Description: This example leverages a named prompt (first-relevant-detail) to extract the first relevant feature for each product category. The query groups the results by category.

1.4. Advanced Example with Multiple Columns and GROUP BY

Retrieve the first relevant feature for products grouped by category, using both the product name and description:

WITH product_info AS (
SELECT category, product_name, product_description
FROM products
WHERE category = 'Electronics'
)
SELECT category,
llm_first(
{'model_name': 'gpt-4'},
{'prompt': 'What is the most relevant detail for these products, based on their names and descriptions?'},
{'product_name': product_name, 'product_description': product_description}
) AS first_product_feature
FROM product_info
GROUP BY category;

Description: This query extracts the first relevant feature from both the product_name and product_description columns, grouped by product category (in this case, electronics).

2. Input Parameters

2.1 Model Configuration

  • Parameter: model_name and secret_name

2.1.1 Model Selection

  • Description: Specifies the model used for text generation.
  • Example:
    { 'model_name': 'gpt-4' }

2.1.2 Model Selection with Secret

  • Description: Specifies the model along with the secret name to be used for authentication when accessing the model.
  • Example:
    { 'model_name': 'gpt-4', 'secret_name': 'your_secret_name' }

2.2. Prompt Configuration

Two types of prompts can be used:

  1. Inline Prompt

    • Directly provides the prompt in the query.
    • Example:
      {'prompt': 'What is the most relevant detail for these products, based on their names and descriptions?'}
  2. Named Prompt

    • Refers to a pre-configured prompt by name.
    • Example:
      {'prompt_name': 'first-relevant-detail'}
  3. Named Prompt with Version

    • Refers to a specific version of a pre-configured prompt.
    • Example:
      {'prompt_name': 'first-relevant-detail', 'version': 1}

2.3. Column Mappings (Optional)

  • Key: Column mappings.
  • Purpose: Maps table columns to prompt variables for input.
  • Example:
    {'product_name': product_name, 'product_description': product_description}

3. Output

  • Type: JSON object.
  • Behavior: The function returns a JSON object containing the values of the columns you provided in the input.

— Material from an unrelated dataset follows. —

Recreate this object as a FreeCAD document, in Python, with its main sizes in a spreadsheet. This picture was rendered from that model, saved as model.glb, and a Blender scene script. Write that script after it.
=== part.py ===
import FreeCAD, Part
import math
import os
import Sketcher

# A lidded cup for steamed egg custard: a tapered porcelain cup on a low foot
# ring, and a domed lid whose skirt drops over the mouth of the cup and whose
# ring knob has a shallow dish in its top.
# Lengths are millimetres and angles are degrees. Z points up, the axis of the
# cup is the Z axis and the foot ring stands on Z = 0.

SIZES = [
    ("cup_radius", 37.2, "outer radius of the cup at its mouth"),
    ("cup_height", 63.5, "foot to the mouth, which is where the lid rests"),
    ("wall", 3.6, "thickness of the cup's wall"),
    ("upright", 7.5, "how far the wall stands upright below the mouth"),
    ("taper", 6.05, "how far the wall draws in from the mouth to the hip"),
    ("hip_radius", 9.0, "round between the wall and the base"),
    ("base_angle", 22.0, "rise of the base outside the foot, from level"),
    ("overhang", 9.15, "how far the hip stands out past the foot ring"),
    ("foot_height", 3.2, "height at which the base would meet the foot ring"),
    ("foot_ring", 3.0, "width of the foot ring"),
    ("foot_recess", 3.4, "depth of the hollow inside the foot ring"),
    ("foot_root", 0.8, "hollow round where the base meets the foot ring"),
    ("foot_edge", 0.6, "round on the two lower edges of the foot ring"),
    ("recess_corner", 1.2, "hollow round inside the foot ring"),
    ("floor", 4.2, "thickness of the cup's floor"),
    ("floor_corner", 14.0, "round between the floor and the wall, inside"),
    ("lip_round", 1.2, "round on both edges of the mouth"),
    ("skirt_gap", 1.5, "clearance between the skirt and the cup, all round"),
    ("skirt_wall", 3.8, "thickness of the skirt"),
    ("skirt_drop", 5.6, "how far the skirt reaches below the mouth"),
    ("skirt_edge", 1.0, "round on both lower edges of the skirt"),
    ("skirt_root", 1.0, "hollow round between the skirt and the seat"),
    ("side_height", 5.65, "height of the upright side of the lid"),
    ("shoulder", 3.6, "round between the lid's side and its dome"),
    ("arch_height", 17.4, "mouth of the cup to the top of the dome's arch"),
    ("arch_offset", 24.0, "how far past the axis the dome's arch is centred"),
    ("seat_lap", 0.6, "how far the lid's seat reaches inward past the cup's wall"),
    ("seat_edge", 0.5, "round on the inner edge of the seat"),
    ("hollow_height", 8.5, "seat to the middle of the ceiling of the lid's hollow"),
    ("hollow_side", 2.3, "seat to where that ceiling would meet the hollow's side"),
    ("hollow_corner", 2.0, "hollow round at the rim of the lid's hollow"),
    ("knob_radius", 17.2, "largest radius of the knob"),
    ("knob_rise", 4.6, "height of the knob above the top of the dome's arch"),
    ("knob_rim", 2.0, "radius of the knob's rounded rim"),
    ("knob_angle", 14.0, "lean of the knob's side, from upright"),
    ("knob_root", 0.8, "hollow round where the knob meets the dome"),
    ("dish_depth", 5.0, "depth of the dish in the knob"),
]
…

The structure of the returned JSON will mirror the input columns' values.

Output Example:
For a query that extracts the first relevant feature, the result could look like:

  • Input Rows:

    • product_name: "Wireless Headphones"
    • product_description: "High-quality wireless headphones with noise cancellation."
  • Output JSON:

    {
    "product_name": "Wireless Headphones",
    "product_description": "High-quality wireless headphones with noise cancellation."
    }

The output contains the values for product_name and product_description from the first relevant row based on the prompt.